Regardless of the spirit in which he receives the vote, Mr Obama has set in motion a massive de facto reassessment of US foreign policy. The most likely outcome is a withdrawal of the licence that the public once (passively) granted for a politics of converting all the world’s dictatorships into American-style democracies. Since the Berlin Wall fell, the USA has tended to conduct foreign policy through what the political scientist Stephen Sestanovich calls ‘American maximalism’, which he defined as ‘reaching further than allies wanted, defining struggles with adversaries in all-or-nothing terms, accepting instability and tension as the price of boldness — and … making the preservation of American power and influence the ultimate policy goal’.

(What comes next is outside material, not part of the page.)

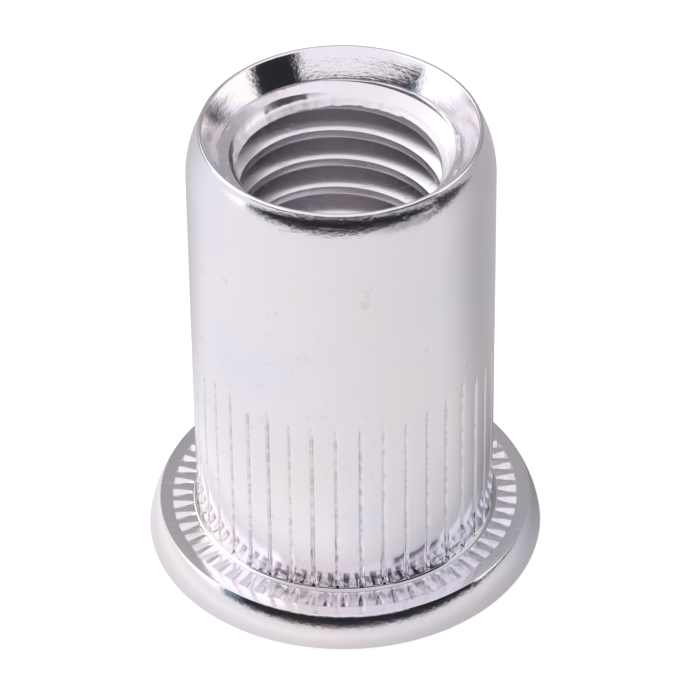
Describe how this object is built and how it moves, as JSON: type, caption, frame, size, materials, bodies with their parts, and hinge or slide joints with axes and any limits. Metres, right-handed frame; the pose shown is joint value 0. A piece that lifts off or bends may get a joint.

Until Iraq, it mostly worked. America treated foreign policy as poker, raising the stakes of any engagement until the other geostrategic players could not afford to stay in the game. Every small raid or atrocity was cast as a battle between civilisation and barbarism, and when the stakes were that high, well, who could stand idly by, or back the enemies of freedom? America was thus goaded into war after war. Now the whole process seems to be going into reverse. Having overestimated his own persuasiveness and finding he does not have the country behind him, Mr Obama has turned an episode in a regional conflict — albeit an alarming and gruesome one — into a referendum on whether the US ought to have any special responsibilities in the world at all.